First, the query will return the nth
lowest salary value. To return the nth
highest salary value you must change t.sal <= sal
to t.sal >= sal
.
Next, this query works by first finding the distinct list of salary values as one derived table and then determines the number of employees that have a salary less than each one in this list. t.sal <= sal
is taking the derived table (which most databases would require have an alias) and comparing each value against the outer emp
table. It should be noted that this will return multiple rows in the case of a tie.

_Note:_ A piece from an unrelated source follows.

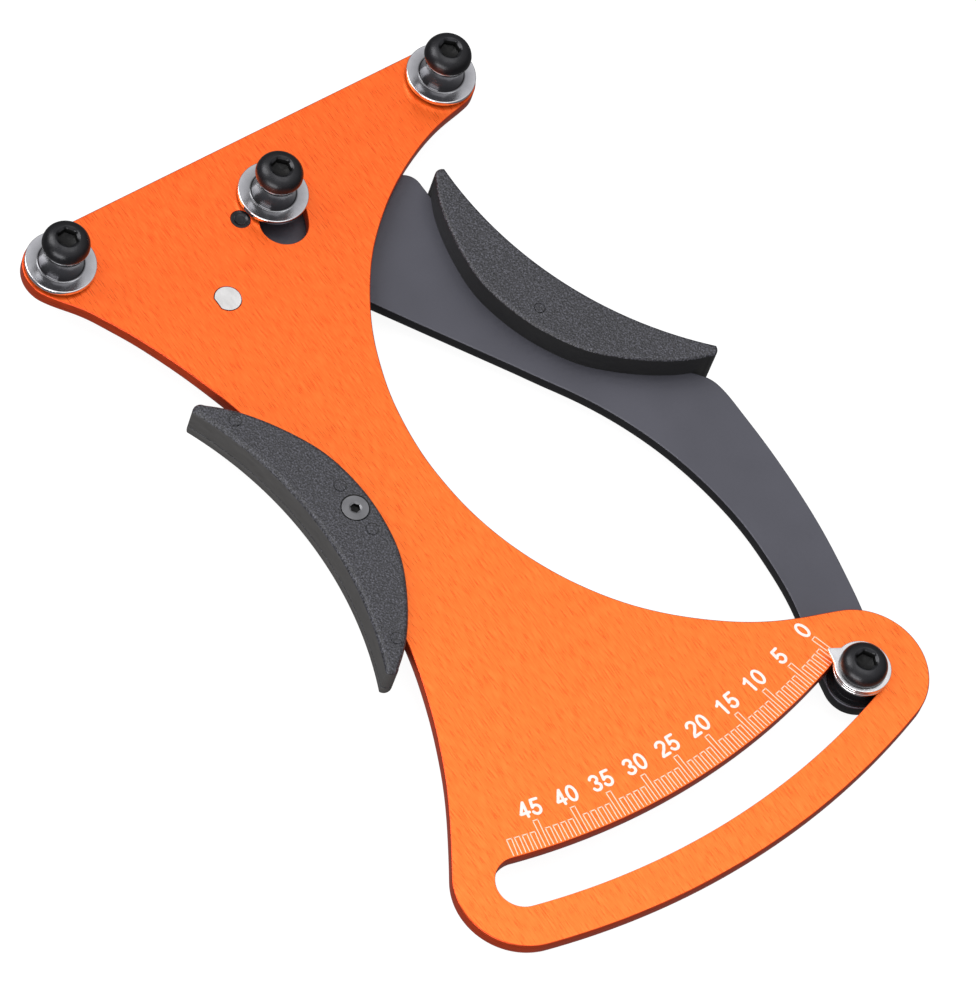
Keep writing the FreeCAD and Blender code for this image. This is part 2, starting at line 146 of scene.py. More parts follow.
PLATE = join([(LP[0] + (RP[0] - LP[0]) * k / 120, TOP_Y) for k in range(121)], arc_pts(RP, LOBE_R, 90, a_rl),
             spl(right_flank, perp(a_rl, -1), perp(a_rc, -1)), arc_pts(RC, CORNER_R, a_rc, SLOT_A0), arc_pts((0, 0), RIM_R, SLOT_A0, SLOT_A1),
             arc_pts(LC, CORNER_R, SLOT_A1 + 360, a_lc), spl(left_flank, perp(a_lc, -1), perp(a_ll, -1)), arc_pts(LP, LOBE_R, a_ll, 90))
SLOT = slot_loop((0, 0), SLOT_RM, SLOT_HW, SLOT_A0, SLOT_A1)
ARC_HOLE = slot_loop((0, 0), math.hypot(*MP), 5.4, math.degrees(math.atan2(MP[1], MP[0])) + 1.2, -34.3)


def d_loop(r, c=SPRING_POST):
    cut = math.degrees(math.acos(0.88))
    return np.array([pol(r, a, c) for a in np.linspace(-180 + cut, 180 - cut, 64)])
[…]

To manually trace the output, we need some inputs:
Alice | 200
Bob | 100
Charlie | 200
Danielle | 150
Select Distinct sal
From emp
Gives us
200
100
150
Now we analyze each row in the outer table
Alice - There are 3 distinct salary values less than or equal to 200
Bob - 1 rows <= 100
Charlie - 3 rows <= 200
Danielle - 2 row <= 150
Thus, for each salary value we get the following counts (and reordered by count):
Bob 1
Danielle 2
Charlie 3
Alice 3
The most important aspect that I think you are overlooking is that the outer emp
table is correlated to the inner count calculation (which is why it is called a correlated subquery). I.e., for each row in the outer emp
table, a new count is calculated for that row's salary via t.sal <= sal
. Again, most database systems would require the inner most query to have an alias like so (note the As Z
alias):
Select sal
From emp As t
Where &n = (
Select Count(Z.sal)
From (
Select Distinct sal
From emp
) As Z
Where t.sal <= Z.sal
)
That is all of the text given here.